I recently spent such a special afternoon with Scholastic and two Ibbotson brothers celebrating the launch of THE ABOMINABLES by the much-loved children’s author, Eva Ibbotson. It consisted of a delicious boathouse lunch followed by punting down the River Cherwell (not quite the Amazon River but similarly idyllic).
As the water sparkled in the sunshine and we trailed fingers (and scarves in some cases) as we floated along, we agreed that there could not have been a more fitting tribute to the author of the prize winning JOURNEY TO THE RIVER SEA, a remarkable woman who touched so many lives not just with her writing but with the spirit of adventure, sense of fun and warmth she shared with friends and even acquaintances, and of course with her readers. I am constantly coming across editors, assistants, publicists and journalists who encountered Eva, even briefly, and who all adored her – it was impossible not to.

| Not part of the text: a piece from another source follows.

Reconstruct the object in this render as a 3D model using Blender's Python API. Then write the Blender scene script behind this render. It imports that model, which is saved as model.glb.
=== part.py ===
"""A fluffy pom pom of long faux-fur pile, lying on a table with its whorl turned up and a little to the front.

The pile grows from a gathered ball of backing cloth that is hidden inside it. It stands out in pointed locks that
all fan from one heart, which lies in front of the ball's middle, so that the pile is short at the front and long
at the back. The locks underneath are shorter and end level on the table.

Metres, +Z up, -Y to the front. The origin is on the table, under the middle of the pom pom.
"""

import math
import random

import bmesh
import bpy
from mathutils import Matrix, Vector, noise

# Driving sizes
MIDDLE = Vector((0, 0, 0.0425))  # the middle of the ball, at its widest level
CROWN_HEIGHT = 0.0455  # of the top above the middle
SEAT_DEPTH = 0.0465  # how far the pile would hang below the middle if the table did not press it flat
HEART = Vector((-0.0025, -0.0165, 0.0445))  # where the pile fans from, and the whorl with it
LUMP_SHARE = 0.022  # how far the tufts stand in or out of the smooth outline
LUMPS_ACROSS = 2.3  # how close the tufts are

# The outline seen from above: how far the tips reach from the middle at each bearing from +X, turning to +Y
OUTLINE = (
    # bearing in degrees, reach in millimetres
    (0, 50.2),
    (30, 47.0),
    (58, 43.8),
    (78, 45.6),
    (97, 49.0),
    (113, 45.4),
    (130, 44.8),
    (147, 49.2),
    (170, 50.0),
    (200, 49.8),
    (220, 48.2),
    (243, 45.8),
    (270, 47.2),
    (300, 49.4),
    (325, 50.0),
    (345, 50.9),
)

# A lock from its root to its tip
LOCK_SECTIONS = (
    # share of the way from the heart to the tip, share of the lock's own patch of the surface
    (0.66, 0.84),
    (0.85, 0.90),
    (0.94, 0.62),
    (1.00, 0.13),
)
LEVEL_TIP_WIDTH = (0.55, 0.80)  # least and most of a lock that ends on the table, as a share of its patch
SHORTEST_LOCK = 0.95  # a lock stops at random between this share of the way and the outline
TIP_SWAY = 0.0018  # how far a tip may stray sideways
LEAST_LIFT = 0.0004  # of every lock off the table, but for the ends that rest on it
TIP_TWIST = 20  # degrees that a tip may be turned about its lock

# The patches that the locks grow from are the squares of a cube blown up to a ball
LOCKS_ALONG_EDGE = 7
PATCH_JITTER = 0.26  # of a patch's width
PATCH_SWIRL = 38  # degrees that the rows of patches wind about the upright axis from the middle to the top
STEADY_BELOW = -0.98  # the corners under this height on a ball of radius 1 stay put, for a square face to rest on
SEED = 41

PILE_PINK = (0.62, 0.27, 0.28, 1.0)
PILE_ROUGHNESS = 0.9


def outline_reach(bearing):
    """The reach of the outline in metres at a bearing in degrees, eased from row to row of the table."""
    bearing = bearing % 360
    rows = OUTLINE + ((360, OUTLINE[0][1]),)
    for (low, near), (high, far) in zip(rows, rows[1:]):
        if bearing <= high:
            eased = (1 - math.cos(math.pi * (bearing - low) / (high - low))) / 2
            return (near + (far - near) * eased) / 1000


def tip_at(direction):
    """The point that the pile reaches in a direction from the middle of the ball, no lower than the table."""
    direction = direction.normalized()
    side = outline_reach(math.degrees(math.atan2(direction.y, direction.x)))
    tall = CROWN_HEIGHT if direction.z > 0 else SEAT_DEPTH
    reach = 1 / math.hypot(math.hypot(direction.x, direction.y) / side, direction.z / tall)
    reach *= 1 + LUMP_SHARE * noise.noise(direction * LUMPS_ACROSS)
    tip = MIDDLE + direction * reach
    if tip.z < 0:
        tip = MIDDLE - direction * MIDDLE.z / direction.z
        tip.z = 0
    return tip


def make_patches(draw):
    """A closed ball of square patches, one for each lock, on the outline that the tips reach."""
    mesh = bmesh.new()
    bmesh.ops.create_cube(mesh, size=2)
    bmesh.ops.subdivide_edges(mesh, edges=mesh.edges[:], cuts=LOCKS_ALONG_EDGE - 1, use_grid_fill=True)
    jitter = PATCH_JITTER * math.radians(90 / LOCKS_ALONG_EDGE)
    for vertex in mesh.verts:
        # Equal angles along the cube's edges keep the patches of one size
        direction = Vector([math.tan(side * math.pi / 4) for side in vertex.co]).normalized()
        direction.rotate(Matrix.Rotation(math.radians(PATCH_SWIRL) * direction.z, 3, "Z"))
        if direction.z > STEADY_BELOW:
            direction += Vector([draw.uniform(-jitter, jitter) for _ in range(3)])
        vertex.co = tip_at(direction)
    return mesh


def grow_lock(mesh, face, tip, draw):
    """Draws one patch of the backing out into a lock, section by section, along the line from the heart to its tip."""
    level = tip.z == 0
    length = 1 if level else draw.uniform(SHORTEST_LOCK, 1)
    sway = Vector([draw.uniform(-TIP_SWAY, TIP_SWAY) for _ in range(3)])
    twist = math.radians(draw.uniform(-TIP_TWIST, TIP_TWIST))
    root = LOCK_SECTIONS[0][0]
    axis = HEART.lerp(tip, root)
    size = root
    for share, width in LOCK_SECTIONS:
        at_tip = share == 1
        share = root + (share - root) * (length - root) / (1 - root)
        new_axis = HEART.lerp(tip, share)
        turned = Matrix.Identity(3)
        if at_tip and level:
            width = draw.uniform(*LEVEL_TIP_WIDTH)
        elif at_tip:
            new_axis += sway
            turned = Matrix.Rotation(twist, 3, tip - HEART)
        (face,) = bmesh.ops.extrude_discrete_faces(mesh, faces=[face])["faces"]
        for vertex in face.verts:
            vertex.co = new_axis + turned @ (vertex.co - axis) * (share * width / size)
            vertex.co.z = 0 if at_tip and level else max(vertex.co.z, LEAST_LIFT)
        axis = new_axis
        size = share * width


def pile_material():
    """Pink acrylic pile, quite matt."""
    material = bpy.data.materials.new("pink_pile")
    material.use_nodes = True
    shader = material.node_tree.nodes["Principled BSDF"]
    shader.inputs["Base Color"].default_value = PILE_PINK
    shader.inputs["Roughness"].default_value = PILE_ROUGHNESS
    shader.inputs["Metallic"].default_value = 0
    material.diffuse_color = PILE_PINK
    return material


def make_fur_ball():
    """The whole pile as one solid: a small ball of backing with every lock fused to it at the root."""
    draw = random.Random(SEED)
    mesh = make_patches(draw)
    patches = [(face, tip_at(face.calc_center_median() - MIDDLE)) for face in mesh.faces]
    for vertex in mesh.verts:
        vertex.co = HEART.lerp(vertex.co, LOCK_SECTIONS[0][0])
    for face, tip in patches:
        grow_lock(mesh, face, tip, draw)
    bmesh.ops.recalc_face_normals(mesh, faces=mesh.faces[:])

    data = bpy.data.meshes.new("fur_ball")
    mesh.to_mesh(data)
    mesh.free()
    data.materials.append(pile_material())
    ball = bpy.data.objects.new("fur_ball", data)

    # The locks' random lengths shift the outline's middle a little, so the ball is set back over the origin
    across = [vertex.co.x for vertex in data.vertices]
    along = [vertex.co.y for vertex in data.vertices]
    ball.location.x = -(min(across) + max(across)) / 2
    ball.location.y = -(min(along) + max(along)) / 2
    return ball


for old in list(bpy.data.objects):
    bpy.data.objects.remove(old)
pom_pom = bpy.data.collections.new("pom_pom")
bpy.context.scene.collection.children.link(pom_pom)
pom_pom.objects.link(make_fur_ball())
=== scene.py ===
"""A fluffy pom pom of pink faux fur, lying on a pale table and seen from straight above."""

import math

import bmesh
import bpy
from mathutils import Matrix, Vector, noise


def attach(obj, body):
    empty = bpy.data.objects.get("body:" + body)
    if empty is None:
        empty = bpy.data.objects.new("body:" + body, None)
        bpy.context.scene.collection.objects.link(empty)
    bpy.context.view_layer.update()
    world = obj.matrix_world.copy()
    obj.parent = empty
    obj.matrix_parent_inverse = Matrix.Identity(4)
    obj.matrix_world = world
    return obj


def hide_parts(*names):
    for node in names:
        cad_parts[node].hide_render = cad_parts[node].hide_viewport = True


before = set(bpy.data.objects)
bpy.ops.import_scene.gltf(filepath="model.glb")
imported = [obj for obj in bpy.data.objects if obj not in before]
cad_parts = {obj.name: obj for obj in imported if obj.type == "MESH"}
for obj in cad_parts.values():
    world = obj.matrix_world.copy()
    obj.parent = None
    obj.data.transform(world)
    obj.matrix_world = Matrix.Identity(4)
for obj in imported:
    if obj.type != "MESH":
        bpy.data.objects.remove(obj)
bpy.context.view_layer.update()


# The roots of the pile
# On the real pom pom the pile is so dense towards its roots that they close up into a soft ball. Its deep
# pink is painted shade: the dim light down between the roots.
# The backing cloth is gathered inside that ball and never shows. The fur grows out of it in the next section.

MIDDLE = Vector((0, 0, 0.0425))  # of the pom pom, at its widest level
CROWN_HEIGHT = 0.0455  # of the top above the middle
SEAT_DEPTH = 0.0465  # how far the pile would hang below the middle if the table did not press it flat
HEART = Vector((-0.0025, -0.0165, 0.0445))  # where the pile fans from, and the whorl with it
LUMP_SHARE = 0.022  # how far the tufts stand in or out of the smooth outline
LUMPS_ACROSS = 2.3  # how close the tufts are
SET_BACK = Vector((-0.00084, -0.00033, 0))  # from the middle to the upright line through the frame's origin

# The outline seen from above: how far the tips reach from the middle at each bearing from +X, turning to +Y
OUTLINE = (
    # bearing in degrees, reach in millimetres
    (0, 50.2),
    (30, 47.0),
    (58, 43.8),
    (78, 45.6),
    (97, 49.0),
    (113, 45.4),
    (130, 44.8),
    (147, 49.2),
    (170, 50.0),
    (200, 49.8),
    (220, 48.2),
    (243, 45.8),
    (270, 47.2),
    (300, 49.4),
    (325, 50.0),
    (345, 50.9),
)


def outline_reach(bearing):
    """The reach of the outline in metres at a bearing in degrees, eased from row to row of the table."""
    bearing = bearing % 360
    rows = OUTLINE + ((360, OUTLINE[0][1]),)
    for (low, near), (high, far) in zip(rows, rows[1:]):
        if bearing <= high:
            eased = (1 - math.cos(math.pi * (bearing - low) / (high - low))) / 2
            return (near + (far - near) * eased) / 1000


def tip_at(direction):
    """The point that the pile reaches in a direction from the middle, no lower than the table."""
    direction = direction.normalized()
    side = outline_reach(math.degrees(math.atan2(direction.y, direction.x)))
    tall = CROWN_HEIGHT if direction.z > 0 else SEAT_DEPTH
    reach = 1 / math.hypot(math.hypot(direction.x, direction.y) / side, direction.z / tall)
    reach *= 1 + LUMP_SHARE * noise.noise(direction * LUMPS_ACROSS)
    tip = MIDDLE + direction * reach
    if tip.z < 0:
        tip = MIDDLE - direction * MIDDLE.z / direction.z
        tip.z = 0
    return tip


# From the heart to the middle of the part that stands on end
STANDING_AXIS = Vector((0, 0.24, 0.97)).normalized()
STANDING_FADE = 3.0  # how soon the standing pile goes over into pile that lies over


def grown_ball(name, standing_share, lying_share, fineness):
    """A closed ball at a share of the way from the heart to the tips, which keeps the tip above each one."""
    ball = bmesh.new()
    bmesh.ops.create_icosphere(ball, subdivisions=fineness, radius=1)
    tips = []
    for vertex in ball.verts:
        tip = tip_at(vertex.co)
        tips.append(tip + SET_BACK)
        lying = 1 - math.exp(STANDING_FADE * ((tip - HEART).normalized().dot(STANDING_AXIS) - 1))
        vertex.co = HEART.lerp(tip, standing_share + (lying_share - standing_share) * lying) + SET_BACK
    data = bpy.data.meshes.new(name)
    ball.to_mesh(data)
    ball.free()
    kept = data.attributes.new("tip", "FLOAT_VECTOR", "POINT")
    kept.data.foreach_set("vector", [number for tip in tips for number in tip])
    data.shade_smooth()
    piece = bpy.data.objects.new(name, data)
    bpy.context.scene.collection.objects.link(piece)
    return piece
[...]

I was fortunate to spend a few years representing Eva as her literary agent. At first she had her reservations about my age (youth), and hair colour (potentially-ditzy blonde), but I made excuses for both and we quickly became close. Eva was a real tonic and whatever the issue her phone conversations would always lift my mood and her emails frequently had me in stitches. Despite her experience and success, Eva was incredibly humble about her achievements and, as Marion Lloyd, who edited her for many years, will attest, she would often hand in a new, flawless manuscript saying ‘I don’t think it’s very good’. Without fail, it would be utterly marvellous. But Eva understood that the publishing industry can be a capricious beast and she captured in a letter a duality familiar to many published authors:
“This morning there was a further lowering of spirits as the paperback of X is to be remaindered and they asked if I wanted copies. But by the same post came the enclosed thing about the film option for Y. It’s like that all the time – up and down – you’re a great author having a ritzy lunch, you’re an obscure provincial failure. So the only thing is to keep on writing and forget about the response”.

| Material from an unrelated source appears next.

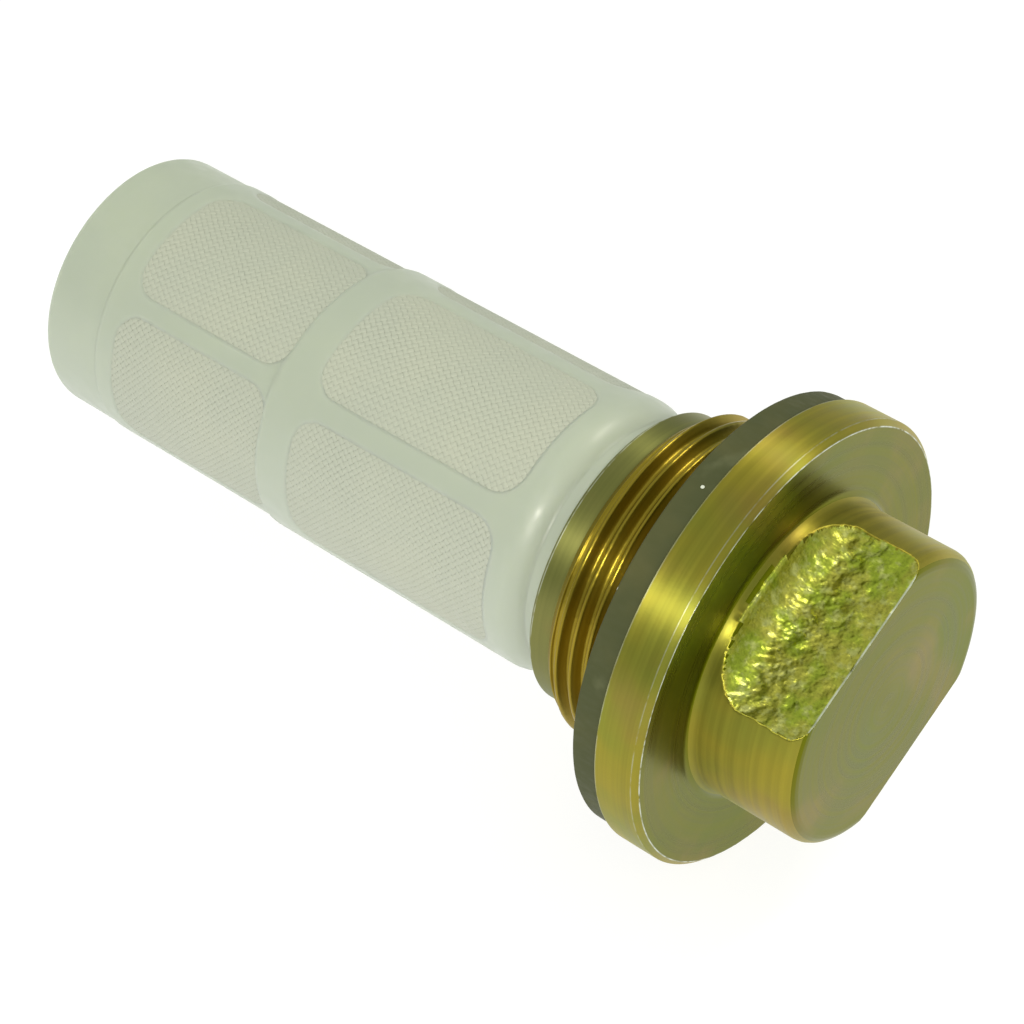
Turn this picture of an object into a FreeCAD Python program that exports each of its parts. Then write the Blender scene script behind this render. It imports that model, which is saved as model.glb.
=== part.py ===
import FreeCAD, Part
import math
import os
import re
import Sketcher

# Strainer screw plug: a flanged steel plug with a two-flat head, its sealing washer, and a
# moulded strainer whose spigot is pushed into the plug's blind bore.
# The plug's axis is X.  x = 0 is the washer's free face, which seats on the housing's boss;
# the head is on the +X side and the strainer on the -X side.  Units are millimetres and degrees.
# Inside each sub-part x is counted from the plug's sealing face, and every sub-part is moved by
# the washer's thickness, so that the washer's free face comes to x = 0.

sizes = {
    # plug: flange and head
    "flange_rad": 20.5,
    "flange_thick": 4.2,
    "flange_chamfer": 0.5,
    "face_dish": 0.25,
    "boss_rad": 13.35,
    "boss_height": 9.7,
    "boss_fillet": 0.8,
    "head_round": 1.2,
    "flats_across": 20.0,
    "flats_angle": 117.0,
    "flats_land": 0.8,
    "flats_root": 3.0,
    # plug: thread and pilot
    "thread_rad": 15.0,
    "thread_length": 10.4,
    "relief_depth": 1.1,
    "pilot_rad": 13.6,
    "pilot_length": 12.7,
    "pilot_chamfer": 0.35,
    # plug: blind bore for the strainer
    "bore_rad": 11.6,
    "bore_depth": 10.2,
    "bore_lead": 0.4,
    # washer
    "washer_inset": 0.4,
    "washer_thick": 2.6,
    "washer_clear": 0.2,
    "washer_edge": 0.15,
    # strainer frame
    "spigot_clear": 0.05,
    "spigot_wall": 1.35,
    "neck_length": 2.0,
    "shoulder_round": 3.0,
    "tube_rad": 12.85,
    "tube_step": 0.24,
    "tube_wall": 1.45,
    "collar_length": 3.8,
    "near_window": 21.9,
    "mid_ring": 4.1,
    "far_window": 17.6,
    "far_ring": 8.8,
    "rim_length": 6.7,
    "rim_step": 0.15,
    "rim_round": 0.6,
    "rib_count": 5,
    "rib_width": 2.9,
    "rib_angle": 67.6,
    "window_round": 2.2,
    # woven gauze sleeve moulded into the frame
    "gauze_cover": 0.5,
    "gauze_thick": 0.25,
    "gauze_margin": 1.3,
    "gauze_clear": 0.05,
    # how far a cutting sketch reaches past the solid
    "cut_past": 1.0,
}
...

Navigating ups and downs gracefully is an art form and one that not all authors master. For new children’s writers advice that they should keep writing and forget about the response, that it is, (excuse the pun), worth a punt, is certainly encouraging. But for Eva the response was, and still is, one of resounding enthusiasm and utter enchantment. The reaction readers and reviewers have had to both ONE DOG AND HIS BOY and THE ABOMINABLES, both published posthumously, is not one to forget, and Eva will undoubtedly live on through the classic children’s books she has given us that will continue to brighten the lives of readers in the years to come, just as Eva herself lit up the lives of those who knew and cherished her.